Stated problem: All entries should be output exactly as they stand.

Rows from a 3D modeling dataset
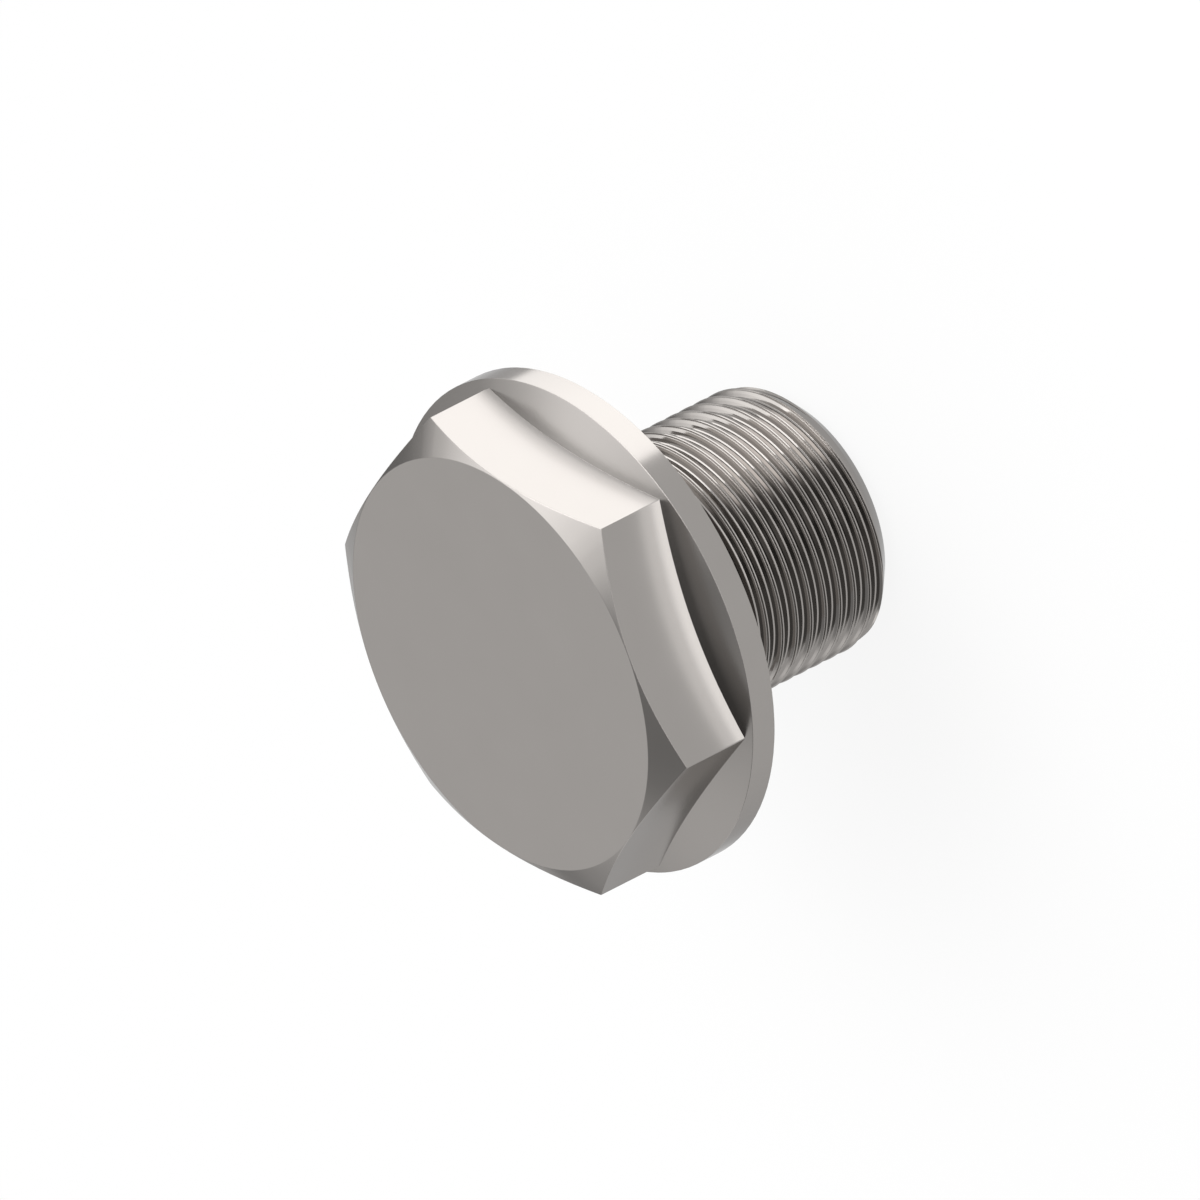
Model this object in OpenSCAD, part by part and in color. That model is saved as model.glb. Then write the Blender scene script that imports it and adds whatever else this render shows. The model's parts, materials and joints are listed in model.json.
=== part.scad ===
// Hexagon head drain plug with a sealing flange and a straight fine-threaded shank.
// One piece of steel, turned and then milled: hexagon, flange and threaded shank.
// It stands on its thread end with the head up. Z is its axis, Z = 0 is the thread end,
// one corner of the hexagon points along X and one flat faces along Y.
// The real plug is sized in inches; the sizes here are the same lengths in millimetres.

/* [Head] */
// Width across the flats of the hexagon, the spanner size: 1 15/16 inch
across_flats = 49.21; // [40:0.01:66]
// Height of the head from the sealing face of the flange to the top face: 9/16 inch
head_h = 14.29; // [10:0.01:24]
// Slope of the turned chamfer that rounds the hexagon's corners at the top face
head_chamfer_deg = 30; // [15:1:40]
// How far the edge of the round top face lies inside the flats
face_margin = 0.1; // [0.05:0.05:1.5]

/* [Flange] */
// How far the flange reaches past the corners of the hexagon, for 2 5/16 inch across it
flange_lip = 0.96; // [0.3:0.01:5]
// Thickness of the flange at its rim: 1/8 inch
rim_t = 3.18; // [1.5:0.01:6]
// Slope of the cone that rises from the rim to the flats
flange_slope_deg = 20; // [8:1:30]

/* [Shank] */
// Diameter over the thread's crests: 1 1/4 inch
thread_d = 31.75; // [24:0.01:35]
// Length of the shank from the sealing face to the thread end: 1 3/16 inch
shank_l = 30.16; // [18:0.01:60]
// Size of the chamfer on the thread end, the same along the axis and across it: 3/32 inch
tip_chamfer = 2.38; // [0.5:0.01:5]
// Width of the relief groove's floor, next to the sealing face
relief_w = 3; // [1:0.1:6]
// Depth of the relief groove below the thread's crests
relief_depth = 1.6; // [0.5:0.05:4]

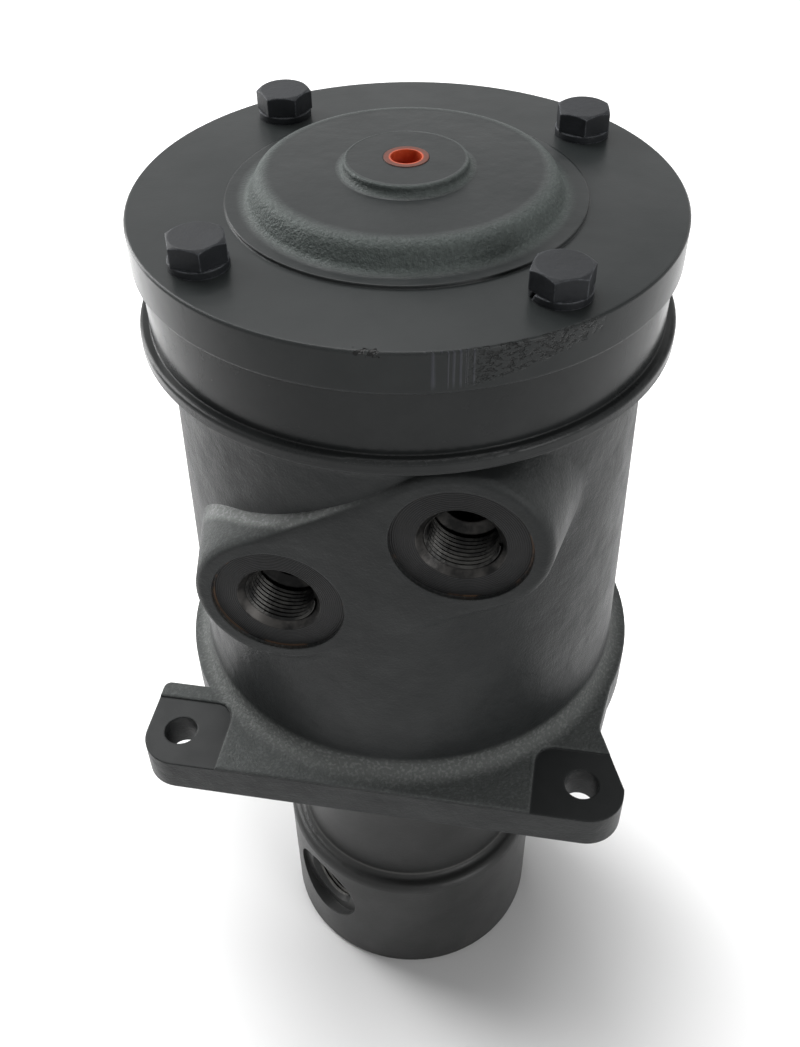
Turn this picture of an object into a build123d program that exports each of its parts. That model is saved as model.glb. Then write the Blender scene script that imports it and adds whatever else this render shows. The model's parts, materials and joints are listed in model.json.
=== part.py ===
from build123d import *
import os
from math import cos, radians, sin, tan

os.makedirs("parts", exist_ok=True)

# Hydraulic rotary union, a centre swivel joint with four ring channels and a drain.
# Millimetres. +Z is the swivel axis, the origin is the centre of the stem's flat foot, and the
# front, where ports A and B and the flange's ears are, looks along -Y.

# Fits
running_gap = 0.05  # radial, journal in the housing bore
float_gap = 0.3  # axial play at each thrust face
seat_gap = 0.05  # radial, rings and pins in their own seats
bolt_gap = 0.1  # radial, screws and bolts in their tapped holes

# Housing: heights
underside_z = 187.0  # flange underside above the stem's foot
housing_h = 197.0  # flange underside to the machined top
ear_t = 15.0  # flange at the machined ear pads
flange_t = 16.2  # flange as cast
top_z = underside_z + housing_h
flange_top_z = underside_z + flange_t

# Housing: turned and cast outside
top_flange_r = 87.5
top_flange_h = 23.0
lip_r = 91.0
lip_h = 6.0
lip_edge_r = 1.5
barrel_head_r = 82.4
barrel_foot_r = 85.7
flare_h = 8.0
root_h = 11.0
root_w = 6.2
flange_r = barrel_foot_r + 7.3
flange_edge_r = 1.0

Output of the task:
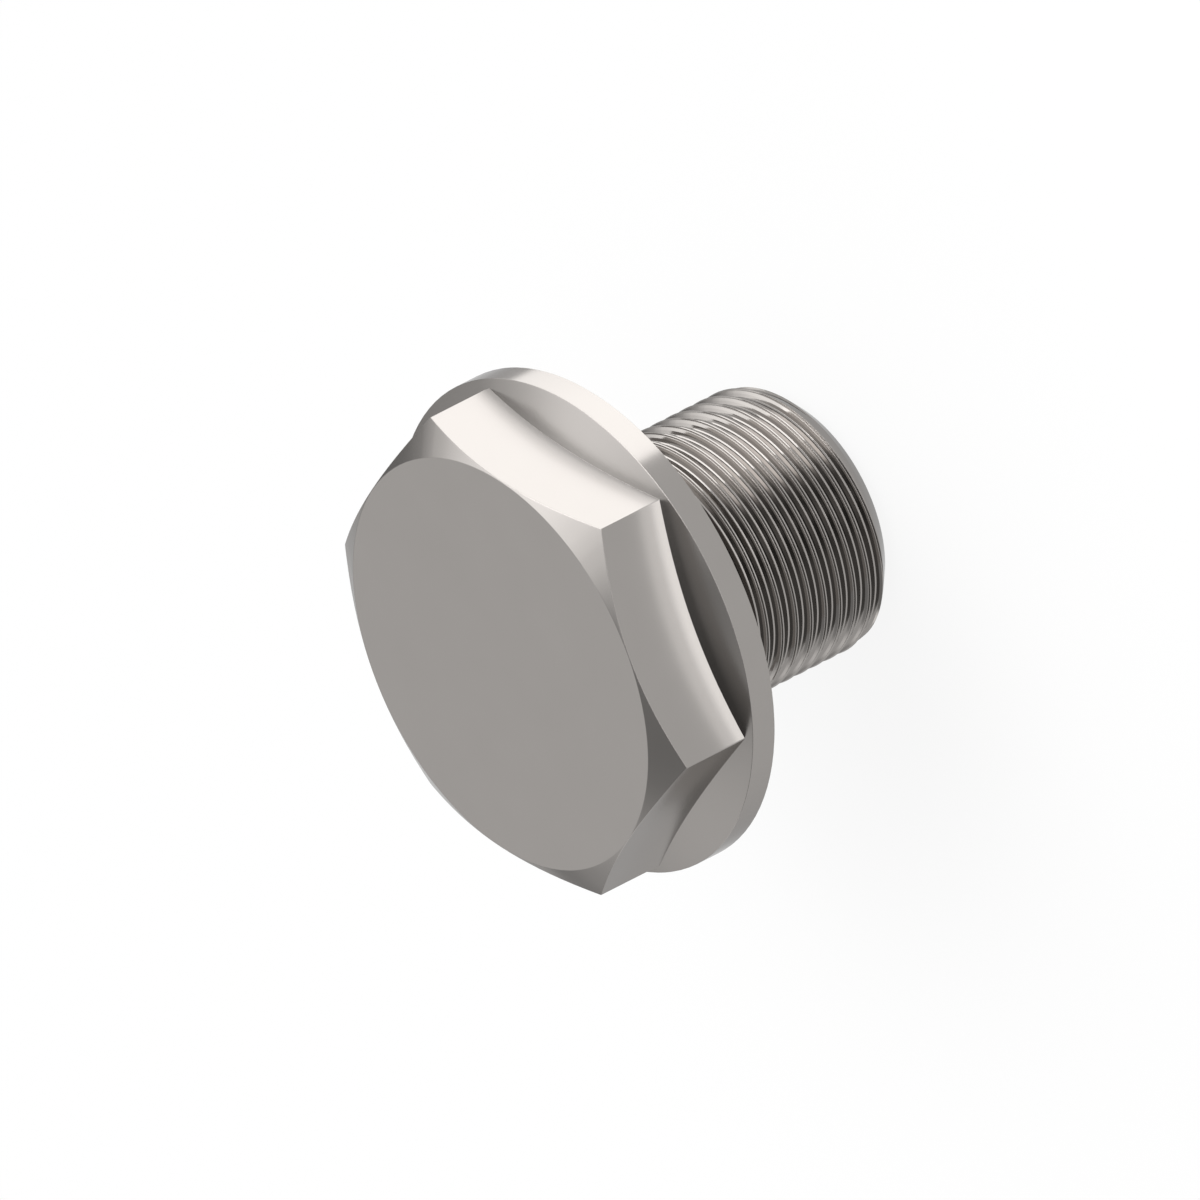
Model this object in OpenSCAD, part by part and in color. That model is saved as model.glb. Then write the Blender scene script that imports it and adds whatever else this render shows. The model's parts, materials and joints are listed in model.json.
=== part.scad ===
// Hexagon head drain plug with a sealing flange and a straight fine-threaded shank.
// One piece of steel, turned and then milled: hexagon, flange and threaded shank.
// It stands on its thread end with the head up. Z is its axis, Z = 0 is the thread end,
// one corner of the hexagon points along X and one flat faces along Y.
// The real plug is sized in inches; the sizes here are the same lengths in millimetres.

/* [Head] */
// Width across the flats of the hexagon, the spanner size: 1 15/16 inch
across_flats = 49.21; // [40:0.01:66]
// Height of the head from the sealing face of the flange to the top face: 9/16 inch
head_h = 14.29; // [10:0.01:24]
// Slope of the turned chamfer that rounds the hexagon's corners at the top face
head_chamfer_deg = 30; // [15:1:40]
// How far the edge of the round top face lies inside the flats
face_margin = 0.1; // [0.05:0.05:1.5]

/* [Flange] */
// How far the flange reaches past the corners of the hexagon, for 2 5/16 inch across it
flange_lip = 0.96; // [0.3:0.01:5]
// Thickness of the flange at its rim: 1/8 inch
rim_t = 3.18; // [1.5:0.01:6]
// Slope of the cone that rises from the rim to the flats
flange_slope_deg = 20; // [8:1:30]

/* [Shank] */
// Diameter over the thread's crests: 1 1/4 inch
thread_d = 31.75; // [24:0.01:35]
// Length of the shank from the sealing face to the thread end: 1 3/16 inch
shank_l = 30.16; // [18:0.01:60]
// Size of the chamfer on the thread end, the same along the axis and across it: 3/32 inch
tip_chamfer = 2.38; // [0.5:0.01:5]
// Width of the relief groove's floor, next to the sealing face
relief_w = 3; // [1:0.1:6]
// Depth of the relief groove below the thread's crests
relief_depth = 1.6; // [0.5:0.05:4]

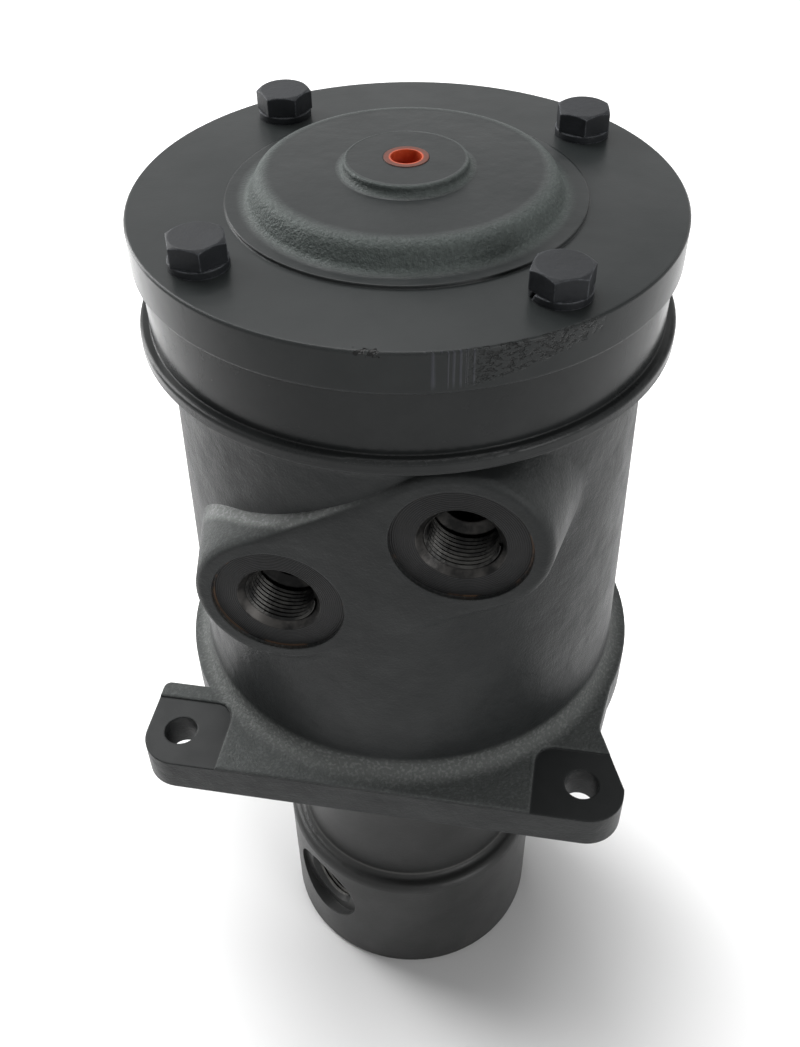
Turn this picture of an object into a build123d program that exports each of its parts. That model is saved as model.glb. Then write the Blender scene script that imports it and adds whatever else this render shows. The model's parts, materials and joints are listed in model.json.
=== part.py ===
from build123d import *
import os
from math import cos, radians, sin, tan

os.makedirs("parts", exist_ok=True)

# Hydraulic rotary union, a centre swivel joint with four ring channels and a drain.
# Millimetres. +Z is the swivel axis, the origin is the centre of the stem's flat foot, and the
# front, where ports A and B and the flange's ears are, looks along -Y.

# Fits
running_gap = 0.05  # radial, journal in the housing bore
float_gap = 0.3  # axial play at each thrust face
seat_gap = 0.05  # radial, rings and pins in their own seats
bolt_gap = 0.1  # radial, screws and bolts in their tapped holes

# Housing: heights
underside_z = 187.0  # flange underside above the stem's foot
housing_h = 197.0  # flange underside to the machined top
ear_t = 15.0  # flange at the machined ear pads
flange_t = 16.2  # flange as cast
top_z = underside_z + housing_h
flange_top_z = underside_z + flange_t

# Housing: turned and cast outside
top_flange_r = 87.5
top_flange_h = 23.0
lip_r = 91.0
lip_h = 6.0
lip_edge_r = 1.5
barrel_head_r = 82.4
barrel_foot_r = 85.7
flare_h = 8.0
root_h = 11.0
root_w = 6.2
flange_r = barrel_foot_r + 7.3
flange_edge_r = 1.0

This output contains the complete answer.